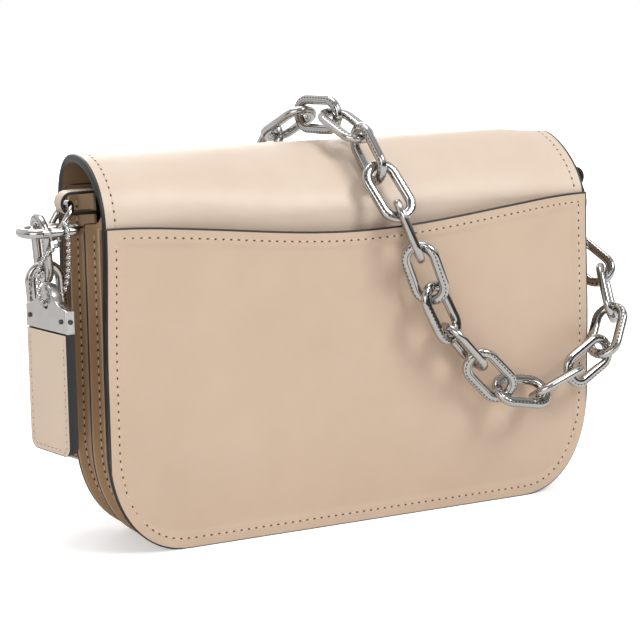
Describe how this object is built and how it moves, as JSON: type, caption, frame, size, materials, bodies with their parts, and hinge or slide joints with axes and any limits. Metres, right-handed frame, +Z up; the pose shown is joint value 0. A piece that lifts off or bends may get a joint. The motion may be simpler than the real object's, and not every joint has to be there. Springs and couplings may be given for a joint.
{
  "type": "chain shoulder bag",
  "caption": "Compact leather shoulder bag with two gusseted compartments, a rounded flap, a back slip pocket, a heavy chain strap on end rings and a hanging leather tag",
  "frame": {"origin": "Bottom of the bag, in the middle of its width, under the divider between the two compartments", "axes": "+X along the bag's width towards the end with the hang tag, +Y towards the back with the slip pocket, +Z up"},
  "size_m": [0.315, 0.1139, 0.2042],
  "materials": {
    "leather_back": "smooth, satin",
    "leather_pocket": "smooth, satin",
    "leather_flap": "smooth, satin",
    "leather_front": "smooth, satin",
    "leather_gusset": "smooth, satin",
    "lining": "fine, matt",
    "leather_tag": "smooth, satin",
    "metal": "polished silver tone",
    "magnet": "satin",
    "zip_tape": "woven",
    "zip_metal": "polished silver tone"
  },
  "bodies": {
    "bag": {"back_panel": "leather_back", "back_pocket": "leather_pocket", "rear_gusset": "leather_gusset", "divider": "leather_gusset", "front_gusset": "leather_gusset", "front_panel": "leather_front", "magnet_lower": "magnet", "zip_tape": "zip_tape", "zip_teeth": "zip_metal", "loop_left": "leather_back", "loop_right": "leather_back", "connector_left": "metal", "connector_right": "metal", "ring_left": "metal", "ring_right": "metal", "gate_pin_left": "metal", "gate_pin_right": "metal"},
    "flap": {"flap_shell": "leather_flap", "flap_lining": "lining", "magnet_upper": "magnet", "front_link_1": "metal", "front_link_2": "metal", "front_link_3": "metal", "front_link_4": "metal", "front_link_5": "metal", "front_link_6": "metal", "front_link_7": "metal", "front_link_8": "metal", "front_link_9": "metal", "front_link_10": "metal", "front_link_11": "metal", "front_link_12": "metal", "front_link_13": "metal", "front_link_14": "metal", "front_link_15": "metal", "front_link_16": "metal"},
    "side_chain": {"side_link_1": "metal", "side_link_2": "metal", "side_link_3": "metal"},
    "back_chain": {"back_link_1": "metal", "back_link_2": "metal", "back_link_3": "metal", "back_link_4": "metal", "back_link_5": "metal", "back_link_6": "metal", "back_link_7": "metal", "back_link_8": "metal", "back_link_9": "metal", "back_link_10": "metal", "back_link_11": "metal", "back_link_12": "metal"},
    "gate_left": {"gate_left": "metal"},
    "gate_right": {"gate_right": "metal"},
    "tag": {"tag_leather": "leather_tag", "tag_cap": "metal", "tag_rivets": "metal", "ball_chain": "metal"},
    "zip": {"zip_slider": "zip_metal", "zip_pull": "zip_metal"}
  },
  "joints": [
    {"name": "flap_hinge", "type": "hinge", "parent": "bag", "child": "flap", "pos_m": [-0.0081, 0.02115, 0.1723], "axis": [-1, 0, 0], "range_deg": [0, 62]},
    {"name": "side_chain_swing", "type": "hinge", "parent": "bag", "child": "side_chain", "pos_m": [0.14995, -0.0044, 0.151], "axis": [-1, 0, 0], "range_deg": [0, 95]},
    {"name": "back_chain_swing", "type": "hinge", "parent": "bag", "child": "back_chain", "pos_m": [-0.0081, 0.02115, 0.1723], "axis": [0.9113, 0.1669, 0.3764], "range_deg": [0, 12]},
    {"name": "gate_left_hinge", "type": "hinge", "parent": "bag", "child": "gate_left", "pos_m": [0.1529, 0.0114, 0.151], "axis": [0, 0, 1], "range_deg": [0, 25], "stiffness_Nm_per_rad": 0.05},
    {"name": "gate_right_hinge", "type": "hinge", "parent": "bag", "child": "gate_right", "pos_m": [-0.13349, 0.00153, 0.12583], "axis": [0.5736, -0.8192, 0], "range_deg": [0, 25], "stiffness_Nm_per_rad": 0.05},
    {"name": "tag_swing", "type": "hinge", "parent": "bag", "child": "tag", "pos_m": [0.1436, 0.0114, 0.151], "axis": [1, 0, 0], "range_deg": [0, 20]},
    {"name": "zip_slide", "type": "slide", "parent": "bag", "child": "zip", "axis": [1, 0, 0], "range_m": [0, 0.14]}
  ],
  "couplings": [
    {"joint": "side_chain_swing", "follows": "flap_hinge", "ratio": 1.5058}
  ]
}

----------------------------------------

• **Requirement**:
Print the listing above in full, exactly as it is.

• **Output below**:
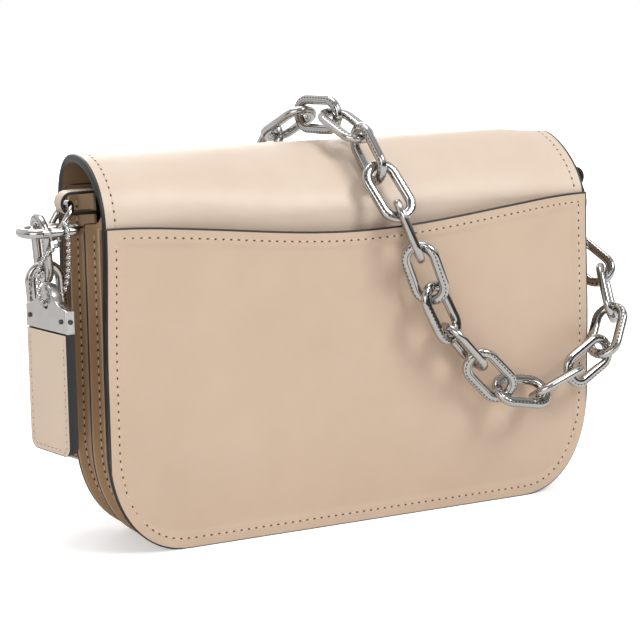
Describe how this object is built and how it moves, as JSON: type, caption, frame, size, materials, bodies with their parts, and hinge or slide joints with axes and any limits. Metres, right-handed frame, +Z up; the pose shown is joint value 0. A piece that lifts off or bends may get a joint. The motion may be simpler than the real object's, and not every joint has to be there. Springs and couplings may be given for a joint.
{
  "type": "chain shoulder bag",
  "caption": "Compact leather shoulder bag with two gusseted compartments, a rounded flap, a back slip pocket, a heavy chain strap on end rings and a hanging leather tag",
  "frame": {"origin": "Bottom of the bag, in the middle of its width, under the divider between the two compartments", "axes": "+X along the bag's width towards the end with the hang tag, +Y towards the back with the slip pocket, +Z up"},
  "size_m": [0.315, 0.1139, 0.2042],
  "materials": {
    "leather_back": "smooth, satin",
    "leather_pocket": "smooth, satin",
    "leather_flap": "smooth, satin",
    "leather_front": "smooth, satin",
    "leather_gusset": "smooth, satin",
    "lining": "fine, matt",
    "leather_tag": "smooth, satin",
    "metal": "polished silver tone",
    "magnet": "satin",
    "zip_tape": "woven",
    "zip_metal": "polished silver tone"
  },
  "bodies": {
    "bag": {"back_panel": "leather_back", "back_pocket": "leather_pocket", "rear_gusset": "leather_gusset", "divider": "leather_gusset", "front_gusset": "leather_gusset", "front_panel": "leather_front", "magnet_lower": "magnet", "zip_tape": "zip_tape", "zip_teeth": "zip_metal", "loop_left": "leather_back", "loop_right": "leather_back", "connector_left": "metal", "connector_right": "metal", "ring_left": "metal", "ring_right": "metal", "gate_pin_left": "metal", "gate_pin_right": "metal"},
    "flap": {"flap_shell": "leather_flap", "flap_lining": "lining", "magnet_upper": "magnet", "front_link_1": "metal", "front_link_2": "metal", "front_link_3": "metal", "front_link_4": "metal", "front_link_5": "metal", "front_link_6": "metal", "front_link_7": "metal", "front_link_8": "metal", "front_link_9": "metal", "front_link_10": "metal", "front_link_11": "metal", "front_link_12": "metal", "front_link_13": "metal", "front_link_14": "metal", "front_link_15": "metal", "front_link_16": "metal"},
    "side_chain": {"side_link_1": "metal", "side_link_2": "metal", "side_link_3": "metal"},
    "back_chain": {"back_link_1": "metal", "back_link_2": "metal", "back_link_3": "metal", "back_link_4": "metal", "back_link_5": "metal", "back_link_6": "metal", "back_link_7": "metal", "back_link_8": "metal", "back_link_9": "metal", "back_link_10": "metal", "back_link_11": "metal", "back_link_12": "metal"},
    "gate_left": {"gate_left": "metal"},
    "gate_right": {"gate_right": "metal"},
    "tag": {"tag_leather": "leather_tag", "tag_cap": "metal", "tag_rivets": "metal", "ball_chain": "metal"},
    "zip": {"zip_slider": "zip_metal", "zip_pull": "zip_metal"}
  },
  "joints": [
    {"name": "flap_hinge", "type": "hinge", "parent": "bag", "child": "flap", "pos_m": [-0.0081, 0.02115, 0.1723], "axis": [-1, 0, 0], "range_deg": [0, 62]},
    {"name": "side_chain_swing", "type": "hinge", "parent": "bag", "child": "side_chain", "pos_m": [0.14995, -0.0044, 0.151], "axis": [-1, 0, 0], "range_deg": [0, 95]},
    {"name": "back_chain_swing", "type": "hinge", "parent": "bag", "child": "back_chain", "pos_m": [-0.0081, 0.02115, 0.1723], "axis": [0.9113, 0.1669, 0.3764], "range_deg": [0, 12]},
    {"name": "gate_left_hinge", "type": "hinge", "parent": "bag", "child": "gate_left", "pos_m": [0.1529, 0.0114, 0.151], "axis": [0, 0, 1], "range_deg": [0, 25], "stiffness_Nm_per_rad": 0.05},
    {"name": "gate_right_hinge", "type": "hinge", "parent": "bag", "child": "gate_right", "pos_m": [-0.13349, 0.00153, 0.12583], "axis": [0.5736, -0.8192, 0], "range_deg": [0, 25], "stiffness_Nm_per_rad": 0.05},
    {"name": "tag_swing", "type": "hinge", "parent": "bag", "child": "tag", "pos_m": [0.1436, 0.0114, 0.151], "axis": [1, 0, 0], "range_deg": [0, 20]},
    {"name": "zip_slide", "type": "slide", "parent": "bag", "child": "zip", "axis": [1, 0, 0], "range_m": [0, 0.14]}
  ],
  "couplings": [
    {"joint": "side_chain_swing", "follows": "flap_hinge", "ratio": 1.5058}
  ]
}